Huh? The exception is *exactly* the right solution, for the reasons re=

d

floyd already explained.


  Could you please explain to me why is that?

  If indexing out of boundaries at some place is an indication of a
programming error, ie. a bug, the best course of action is to report
immediately about this detected error, at the place where it happens.
assert() is exactly the tool designed for this: It terminates the
program immediately, and with the aid of a debugger you can see the
whole stack trace and the values of the variables exactly when the error=

happened. This way the programming error can be fixed, and the indexing
out of boundaries will not happen anymore.

  I can't even begin to imagine why throwing an exception instead, and
catching it somewhere else than right where the error happens, would be
a better idea.


Because the correct place to catch the error is not in at(),
or in GetApple(), but rather in the caller of GetApple(), who
will have some sense of what to do with it.

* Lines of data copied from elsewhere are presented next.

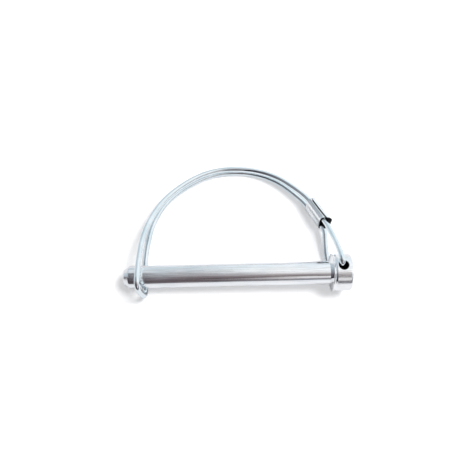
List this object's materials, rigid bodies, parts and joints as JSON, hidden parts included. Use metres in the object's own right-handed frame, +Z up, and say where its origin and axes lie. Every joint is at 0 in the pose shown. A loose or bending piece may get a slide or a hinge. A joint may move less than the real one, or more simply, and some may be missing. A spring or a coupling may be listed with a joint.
{
  "type": "lynch pin",
  "caption": "Round lynch pin: a headed steel pin whose hinged double-wire loop snaps over the far end of the shank to lock it in place.",
  "frame": {"origin": "on the shank's axis, at the foot of the collar", "axes": "+X along the pin from the tip to the head, +Y from the pin to the top of the wire loop, +Z up from the table the part lies on"},
  "size_m": [0.0799, 0.0524, 0.0178],
  "materials": {
    "plated_steel": "bright zinc plating, smooth, with a faint blue cast",
    "spring_wire": "bright zinc plated spring wire",
    "sleeve_sheet": "zinc plated sheet, slightly duller than the wire"
  },
  "bodies": {
    "pin": {"pin": "plated_steel"},
    "bail": {"wire_bail": "spring_wire", "sleeve": "sleeve_sheet"}
  },
  "joints": [
    {"name": "bail_swing", "type": "hinge", "parent": "pin", "child": "bail", "pos_m": [0.00425, 0, 0.00013], "axis": [0.0297, -0.1349, -0.9904], "range_deg": [0, 260]}
  ]
}
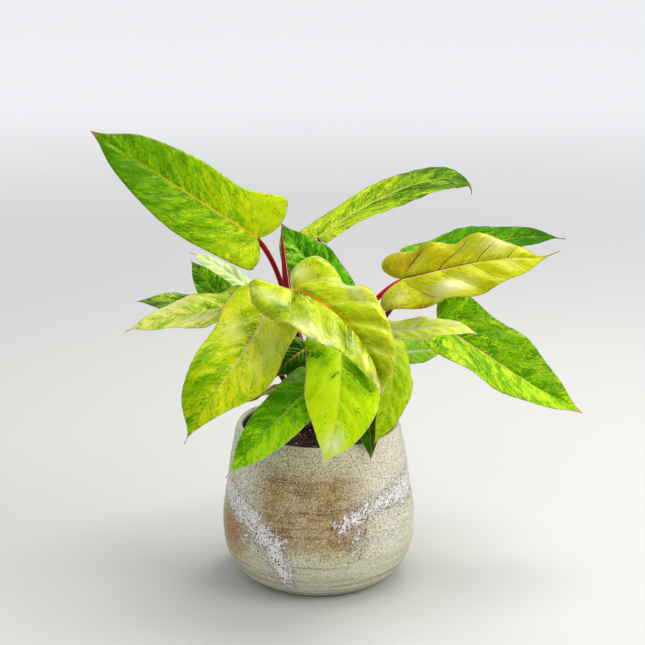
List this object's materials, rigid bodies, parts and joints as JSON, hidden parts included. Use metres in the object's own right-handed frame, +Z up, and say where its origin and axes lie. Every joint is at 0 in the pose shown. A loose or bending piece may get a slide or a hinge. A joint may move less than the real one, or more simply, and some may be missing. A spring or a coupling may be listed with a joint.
{
  "type": "potted painted lady philodendron",
  "caption": "Variegated house plant with arrow-shaped leaves on red stalks, standing in soil in a nursery pot inside a round-bellied stoneware pot.",
  "frame": {"origin": "centre of the pot's flat foot, on the surface that it stands on", "axes": "+Z up along the pot's axis, -Y towards the viewer of the picture, +X to the viewer's right"},
  "size_m": [0.4021, 0.2873, 0.3793],
  "materials": {
    "stoneware": "rough unglazed stoneware with fine dark specks and two patches of white crackled glaze",
    "nursery_plastic": "matt black",
    "soil": "loose dark potting mix with bark",
    "stem": "satin",
    "petiole": "satin crimson",
    "leaf_lime": "satin, lime green mottled with darker green",
    "leaf_green": "satin, dark green streaked with lime",
    "leaf_gold": "glossy, yellow green with an orange midrib",
    "leaf_cream": "satin, cream and lime"
  },
  "bodies": {
    "root": {"pot": "stoneware", "grow_pot": "nursery_plastic", "soil": "soil", "stem": "stem", "new_leaf_sheath": "petiole", "leaf_top_left": "leaf_lime", "leaf_upper_right": "leaf_lime", "leaf_center_back": "leaf_green", "leaf_center_front": "leaf_gold", "leaf_front_left": "leaf_gold", "leaf_left": "leaf_cream", "leaf_left_behind": "leaf_green", "leaf_left_upright": "leaf_green", "leaf_left_pale": "leaf_cream", "leaf_right_behind": "leaf_green", "leaf_right_middle": "leaf_gold", "leaf_right_lower": "leaf_lime", "leaf_right_narrow": "leaf_cream", "leaf_right_small": "leaf_green", "leaf_front_right": "leaf_lime", "leaf_front_hidden": "leaf_green", "leaf_front_middle": "leaf_lime", "leaf_front_lower_left": "leaf_green", "leaf_front_dark": "leaf_green", "leaf_rim_left": "leaf_green", "petiole_top_left": "petiole", "petiole_upper_right": "petiole", "petiole_center_back": "petiole", "petiole_center_front": "petiole", "petiole_front_left": "petiole", "petiole_left": "petiole", "petiole_left_behind": "petiole", "petiole_left_upright": "petiole", "petiole_left_pale": "petiole", "petiole_right_behind": "petiole", "petiole_right_middle": "petiole", "petiole_right_lower": "petiole", "petiole_right_narrow": "petiole", "petiole_right_small": "petiole", "petiole_front_right": "petiole", "petiole_front_hidden": "petiole", "petiole_front_middle": "petiole", "petiole_front_lower_left": "petiole", "petiole_front_dark": "petiole", "petiole_rim_left": "petiole"}
  },
  "joints": []
}
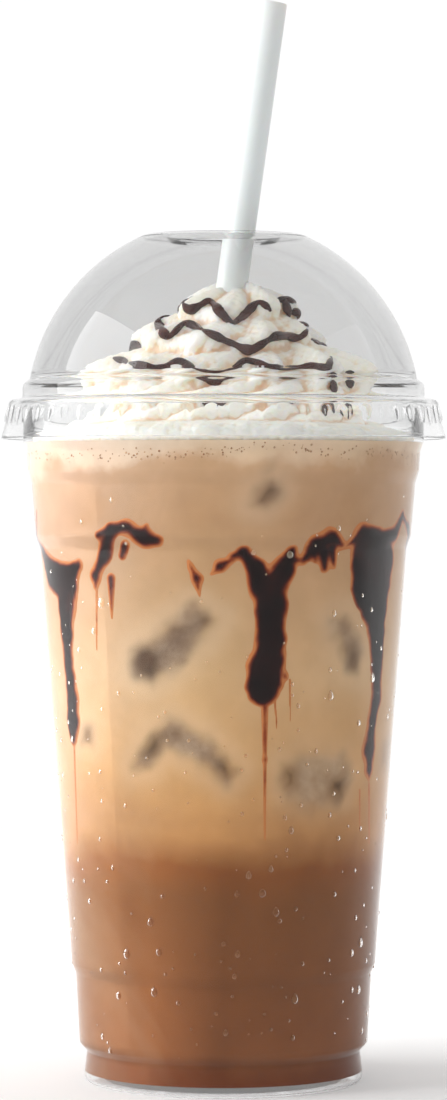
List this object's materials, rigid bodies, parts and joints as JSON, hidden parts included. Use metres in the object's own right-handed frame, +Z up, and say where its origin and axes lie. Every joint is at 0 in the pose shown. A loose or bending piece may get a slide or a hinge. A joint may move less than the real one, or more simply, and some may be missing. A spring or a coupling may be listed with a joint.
{
  "type": "iced coffee",
  "caption": "Layered iced coffee in a clear cup with a domed lid and a straw, topped with piped whipped cream, chocolate sauce and foam.",
  "frame": {"origin": "centre of the ring the cup stands on, at table height", "axes": "+Z up along the cup's axis; the straw leans towards +X; -Y is the front"},
  "size_m": [0.1062, 0.1062, 0.2581],
  "materials": {
    "cup": "clear, smooth",
    "lid": "clear, smooth",
    "straw": "satin",
    "coffee_base": "wet",
    "latte": "wet",
    "milk_foam": "foamy",
    "whipped_cream": "soft"
  },
  "bodies": {
    "root": {"cup": "cup", "lid": "lid", "straw": "straw", "coffee_base": "coffee_base", "latte": "latte", "milk_foam": "milk_foam", "whipped_cream": "whipped_cream"}
  },
  "joints": []
}
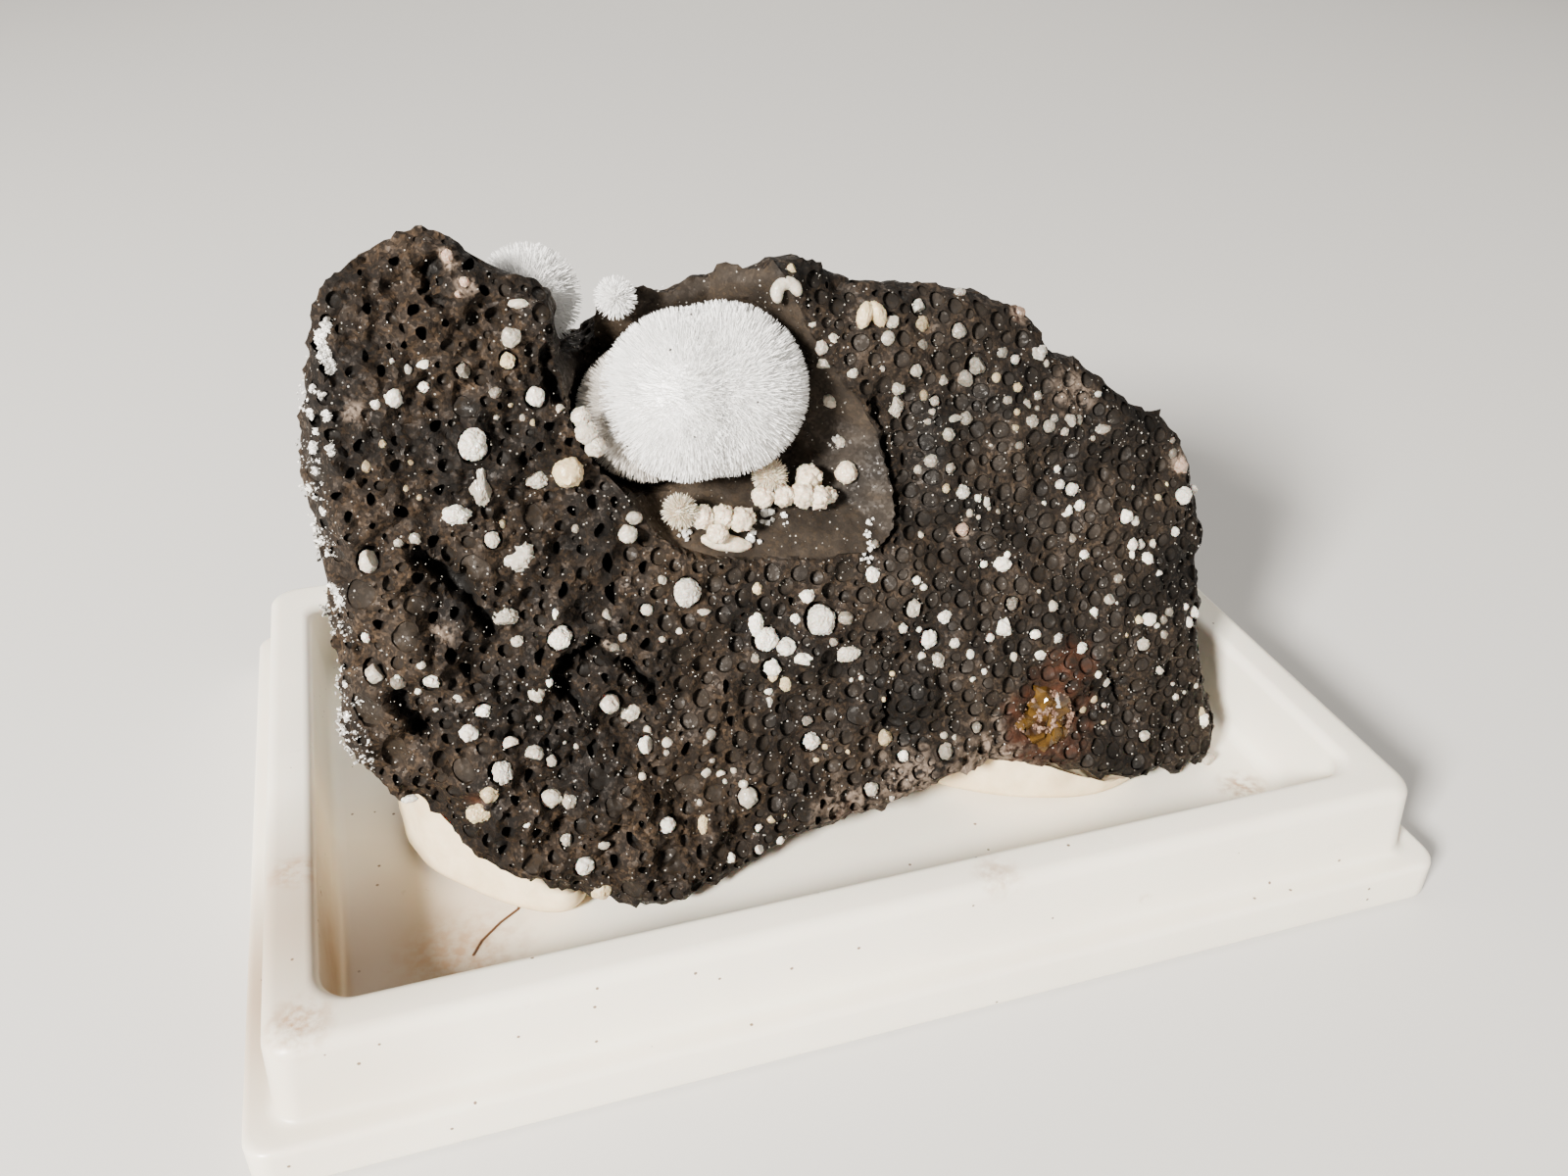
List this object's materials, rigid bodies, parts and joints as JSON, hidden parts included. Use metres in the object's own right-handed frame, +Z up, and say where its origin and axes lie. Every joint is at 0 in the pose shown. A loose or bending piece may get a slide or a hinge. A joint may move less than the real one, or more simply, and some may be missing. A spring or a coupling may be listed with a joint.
{
  "type": "mineral specimen in a display tray",
  "caption": "White natrolite needle balls and phillipsite beads on dark vesicular basalt, held by putty in a white display tray.",
  "frame": {"origin": "bottom centre of the bounding box, on the tray's flat underside", "axes": "+X along the tray's long side to the right, +Y to the back, +Z up; the rock's broken face looks to -Y and up"},
  "size_m": [0.075, 0.0504, 0.0424],
  "materials": {
    "tray": "satin",
    "putty": "matte",
    "basalt": "rough",
    "natrolite": "silky",
    "phillipsite": "granular",
    "amber": "glassy"
  },
  "bodies": {
    "root": {"tray": "tray", "putty_left": "putty", "putty_right": "putty", "basalt": "basalt", "natrolite_main_ball": "natrolite", "natrolite_back_ball": "natrolite", "natrolite_puff": "natrolite", "phillipsite_front_cluster": "phillipsite", "phillipsite_right_cluster": "phillipsite", "phillipsite_left_crust": "phillipsite", "phillipsite_cream_bead": "phillipsite", "phillipsite_facet_bead": "phillipsite", "phillipsite_rim_bead": "phillipsite", "phillipsite_horseshoe": "phillipsite", "phillipsite_double_bead": "phillipsite", "amber_grain": "amber"}
  },
  "joints": []
}
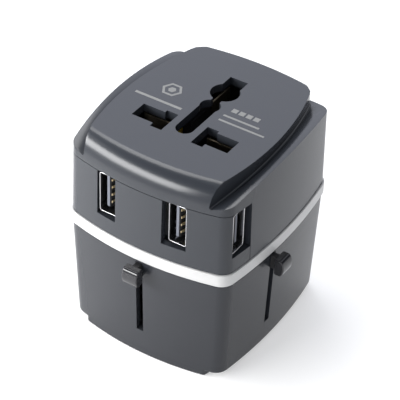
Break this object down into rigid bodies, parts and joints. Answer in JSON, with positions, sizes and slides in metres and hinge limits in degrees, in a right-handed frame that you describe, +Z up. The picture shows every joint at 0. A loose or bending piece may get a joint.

And how will the caller of GetApple() have some sense of what to
do with it? If the argument is the result of a programming
error, and you can't logically isolate the error (and if there
is a programming error, it means that your reasoning about the
program was wrong, so you can't logically say anything about the
program), then there is no place in the code where you can have
some sense of what to do with the error. The only thing to do
is to "propagate" the "exception" somewhere outside of the
corrupted process. Which is really what an assertion failure
does: it is an "exception" which can only be caught and handled
outside the process. (Outside the process, of course, might
even be outside the machine, e.g. a human operator.)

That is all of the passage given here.